Jeffrey Brown, Assistant General Counsel, for appellee State of Florida Department of Environmental Protection.

Halsey & Burns, P.A., and Evan M. Goldenberg, Kirk L. Burns, and Douglas M. Halsey, for appellee Sekoff Investments, Inc.

Cindy L. Bartin and Fred McCormack for Florida Drycleaners' Coalition, Inc., as amicus curiae.

Before JORGENSON, GODERICH and SHEVIN, JJ.

SHEVIN, Judge.

Miami-Dade County appeals a final order of the State of Florida Department of Environmental Protection [FDEP] approving the eligibility of Sekoff Investments, Inc. [Sekoff], to participate in the Florida Drycleaning Contamination Cleanup Program [Cleanup Program]. § 376.3078, Fla. Stat. (1995). We affirm.

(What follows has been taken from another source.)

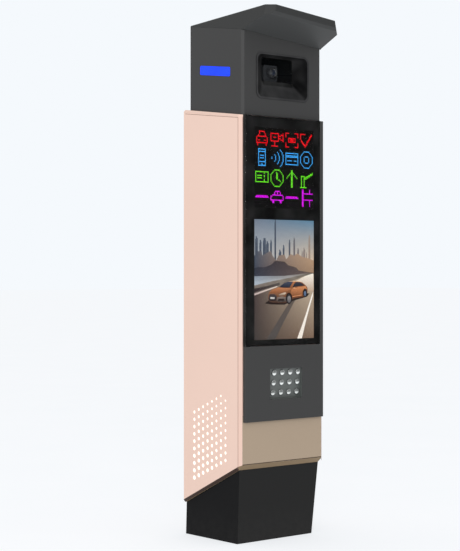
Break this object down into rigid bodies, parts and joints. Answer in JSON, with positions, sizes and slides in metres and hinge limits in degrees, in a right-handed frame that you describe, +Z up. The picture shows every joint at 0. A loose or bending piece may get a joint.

Sekoff owns the property where Redd's Cleaners, a dry-cleaning establishment, had been operating. FDEP granted Sekoff eligibility to participate in the Program. The County petitioned FDEP for an administrative hearing to contest Sekoff's eligibility. The County contended that Sekoff had committed gross negligence, as defined in section 376.3078(3)(c), because Sekoff was in "willful violation of local law ... regulating the operation of drycleaning facilities," for failure to comply with the County's cleanup requests. The County maintained that this gross negligence disqualified Sekoff from participating in the Cleanup Program and enjoying statutory immunity from County enforcement efforts. § 376.3078(3). The hearing officer granted Sekoff's motion to intervene as an additional respondent. The County and Sekoff filed a Joint Statement of Undisputed Material Facts that stated:

8. On March 15, 1994, Dade County issued Redd's Cleaners and Sekoff a Notice of Violation and Orders for Corrective Action ("NOV"). Exhibit A. The NOV stated that the presence of drycleaning solvents in the septic tank and storm drain/soakage pit violated Sections 24-11, 24-13, 24-14, 24-26, and 24-55, Metropolitan Dade County Code, and ordered Redd's Cleaners and Sekoff to submit a formal plan for the assessment and cleanup of the drycleaning solvent contamination. The cited provisions of the Dade County Code generally provide that it is unlawful to throw, drain, run, seep, or otherwise discharge industrial or liquid wastes into septic tanks, sewers, or waters of the County; to cause or maintain a nuisance or sanitary nuisance as defined by the Metropolitan Dade County Code; or to violate any provision or condition of an operating permit.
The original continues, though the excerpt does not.